- DATA SECTION
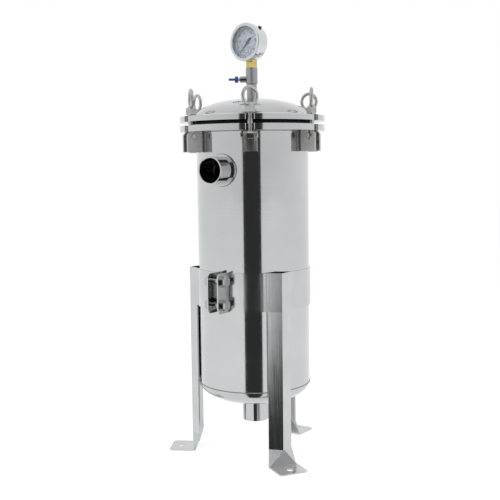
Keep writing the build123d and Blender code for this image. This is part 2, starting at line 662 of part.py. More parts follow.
for n, label in enumerate(LEGS):
    azimuth = LEG_AZIMUTH + n * leg_step
    with BuildPart() as leg:
        with BuildSketch(level(azimuth, BAND_Z)):
            with BuildLine():
                outer = CenterArc((0, 0), BAND_R, -leg_step / 2, leg_step)
                inner = CenterArc((0, 0), SHELL_R, -leg_step / 2, leg_step)
                Line(outer @ 0, inner @ 0)
                Line(outer @ 1, inner @ 1)
            make_face()
            with BuildLine():
                Polyline(*band_side[:4], close=True)
            make_face(mode=Mode.SUBTRACT)
            with BuildLine():
                Polyline(*band_side, close=True)
            make_face()
            Circle(SHELL_R, mode=Mode.SUBTRACT)
        extrude(amount=BAND_H)
        with BuildSketch(level(azimuth, FOOT_FOLD_Z)):
            with BuildLine():
                Polyline(*leg_side, close=True)
            make_face()
        extrude(amount=BAND_Z - FOOT_FOLD_Z)
        with BuildSketch(level(azimuth, FOOT_FOLD_Z)):
            with BuildLine():
                Polyline(*leg_side, close=True)
            make_face()
        with BuildSketch(level(azimuth, SHEET_T)):
            with BuildLine():
                Polyline(*foot_strip, close=True)
            make_face()
        loft(ruled=True)
        with BuildSketch(level(azimuth, 0)) as foot:
            with Locations((FOOT_IN_R - SHEET_T, 0)):
                Rectangle(FOOT_OUT_R - FOOT_IN_R + SHEET_T, 2 * FOOT_HALF, align=(Align.MIN, Align.CENTER))
            fillet(foot.vertices().filter_by(lambda v: hypot(v.X, v.Y) > FOOT_OUT_R), FOOT_CORNER)
            with Locations((FOOT_HOLE_AT_R, 0)):
                Circle(FOOT_HOLE_R, mode=Mode.SUBTRACT)
        extrude(amount=SHEET_T)
        with BuildSketch(level(CLAMP_AZIMUTH, BAND_Z)):
            Rectangle(EAR_REACH, 2 * ear_out, align=(Align.MIN, Align.CENTER))
        extrude(amount=BAND_H, mode=Mode.SUBTRACT)
    save(leg.part, label)

# Clamp: two ears, and two hexagon bolts with washers and nuts
ear_h = BAND_H + 2 * EAR_EXTRA
band_mid_z = BAND_Z + BAND_H / 2
for label, side in (("clamp_ear_left", -1), ("clamp_ear_right", 1)):
    with BuildPart() as ear:
        with BuildSketch(across(CLAMP_AZIMUTH, 0, side * EAR_GAP / 2, band_mid_z)) as plate:
            with Locations((0, (SHELL_IN_R + EAR_REACH) / 2)):
                Rectangle(ear_h, EAR_REACH - SHELL_IN_R)
            fillet(plate.vertices().filter_by(lambda v: hypot(v.X, v.Y) > BAND_R + EAR_ROUND), EAR_ROUND)
            with Locations((0, CLAMP_BOLT_AT_R)):
                with GridLocations(CLAMP_BOLT_PITCH, 0, 2, 1):
                    Circle(CLAMP_BOLT_R + CLAMP_BOLT_CLEAR, mode=Mode.SUBTRACT)
        extrude(amount=side * SHEET_T)
        with BuildSketch(Plane.XY.offset(band_mid_z - ear_h)):
            Circle(SHELL_R)
        extrude(amount=2 * ear_h, mode=Mode.SUBTRACT)
    save(ear.part, label)


def on_clamp(shift):
    """The plane of the clamp bolts at a distance to the right of the clamp's middle."""
    return across(CLAMP_AZIMUTH, CLAMP_BOLT_AT_R, shift, band_mid_z)


washer_out = ear_out + WASHER_T
with BuildPart() as clamp_bolts:
    with BuildSketch(on_clamp(washer_out)):
        with GridLocations(CLAMP_BOLT_PITCH, 0, 2, 1):
            RegularPolygon(CLAMP_HEX / 2, 6, major_radius=False)
    extrude(amount=CLAMP_HEAD_H)
    with BuildSketch(on_clamp(washer_out)):
        with GridLocations(CLAMP_BOLT_PITCH, 0, 2, 1):
            Circle(CLAMP_BOLT_R)
    extrude(amount=-(2 * washer_out + CLAMP_NUT_H + CLAMP_END))
save(clamp_bolts.part, "clamp_bolts")
with BuildPart() as clamp_nuts:
    with BuildSketch(on_clamp(-washer_out)):
        with GridLocations(CLAMP_BOLT_PITCH, 0, 2, 1):
            RegularPolygon(CLAMP_HEX / 2, 6, major_radius=False)
            Circle(CLAMP_BOLT_R, mode=Mode.SUBTRACT)
    extrude(amount=-CLAMP_NUT_H)
save(clamp_nuts.part, "clamp_nuts")
with BuildPart() as clamp_washers:
    for face in (on_clamp(ear_out), on_clamp(-washer_out)):
        with BuildSketch(face):
            with GridLocations(CLAMP_BOLT_PITCH, 0, 2, 1):
                Circle(WASHER_R)
                Circle(CLAMP_BOLT_R, mode=Mode.SUBTRACT)
        extrude(amount=WASHER_T)
save(clamp_washers.part, "clamp_washers")
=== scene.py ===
"""Finish and fine parts of a stainless bag filter housing, with its stage, light and camera.

Metres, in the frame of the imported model: +Z up, the front towards -Y. An azimuth is measured about +Z
from the front and grows towards +X.
"""

import json
import math

import bmesh
import bpy
from mathutils import Matrix, Vector


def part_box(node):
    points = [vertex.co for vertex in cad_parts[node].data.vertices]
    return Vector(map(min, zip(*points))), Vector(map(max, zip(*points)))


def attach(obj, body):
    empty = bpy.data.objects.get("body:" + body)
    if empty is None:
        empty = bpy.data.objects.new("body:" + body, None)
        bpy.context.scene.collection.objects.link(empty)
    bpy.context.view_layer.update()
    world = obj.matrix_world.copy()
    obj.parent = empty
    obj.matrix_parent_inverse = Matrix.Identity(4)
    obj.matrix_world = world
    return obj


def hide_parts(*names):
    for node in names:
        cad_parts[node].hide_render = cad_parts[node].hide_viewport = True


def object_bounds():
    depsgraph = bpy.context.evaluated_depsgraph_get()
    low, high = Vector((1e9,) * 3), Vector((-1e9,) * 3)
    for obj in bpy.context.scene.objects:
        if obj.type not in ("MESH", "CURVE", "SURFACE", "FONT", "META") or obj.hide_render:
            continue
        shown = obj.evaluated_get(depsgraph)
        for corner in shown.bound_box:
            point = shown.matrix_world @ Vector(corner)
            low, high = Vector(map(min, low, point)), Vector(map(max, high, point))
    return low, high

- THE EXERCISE
Emit only the lines from the one containing "extrude(amount=-CLAMP_NUT_H)" through the one containing "for corner in", copied exactly.

- COMPLETE ANSWER
    extrude(amount=-CLAMP_NUT_H)
save(clamp_nuts.part, "clamp_nuts")
with BuildPart() as clamp_washers:
    for face in (on_clamp(ear_out), on_clamp(-washer_out)):
        with BuildSketch(face):
            with GridLocations(CLAMP_BOLT_PITCH, 0, 2, 1):
                Circle(WASHER_R)
                Circle(CLAMP_BOLT_R, mode=Mode.SUBTRACT)
        extrude(amount=WASHER_T)
save(clamp_washers.part, "clamp_washers")
=== scene.py ===
"""Finish and fine parts of a stainless bag filter housing, with its stage, light and camera.

Metres, in the frame of the imported model: +Z up, the front towards -Y. An azimuth is measured about +Z
from the front and grows towards +X.
"""

import json
import math

import bmesh
import bpy
from mathutils import Matrix, Vector


def part_box(node):
    points = [vertex.co for vertex in cad_parts[node].data.vertices]
    return Vector(map(min, zip(*points))), Vector(map(max, zip(*points)))


def attach(obj, body):
    empty = bpy.data.objects.get("body:" + body)
    if empty is None:
        empty = bpy.data.objects.new("body:" + body, None)
        bpy.context.scene.collection.objects.link(empty)
    bpy.context.view_layer.update()
    world = obj.matrix_world.copy()
    obj.parent = empty
    obj.matrix_parent_inverse = Matrix.Identity(4)
    obj.matrix_world = world
    return obj


def hide_parts(*names):
    for node in names:
        cad_parts[node].hide_render = cad_parts[node].hide_viewport = True


def object_bounds():
    depsgraph = bpy.context.evaluated_depsgraph_get()
    low, high = Vector((1e9,) * 3), Vector((-1e9,) * 3)
    for obj in bpy.context.scene.objects:
        if obj.type not in ("MESH", "CURVE", "SURFACE", "FONT", "META") or obj.hide_render:
            continue
        shown = obj.evaluated_get(depsgraph)
        for corner in shown.bound_box:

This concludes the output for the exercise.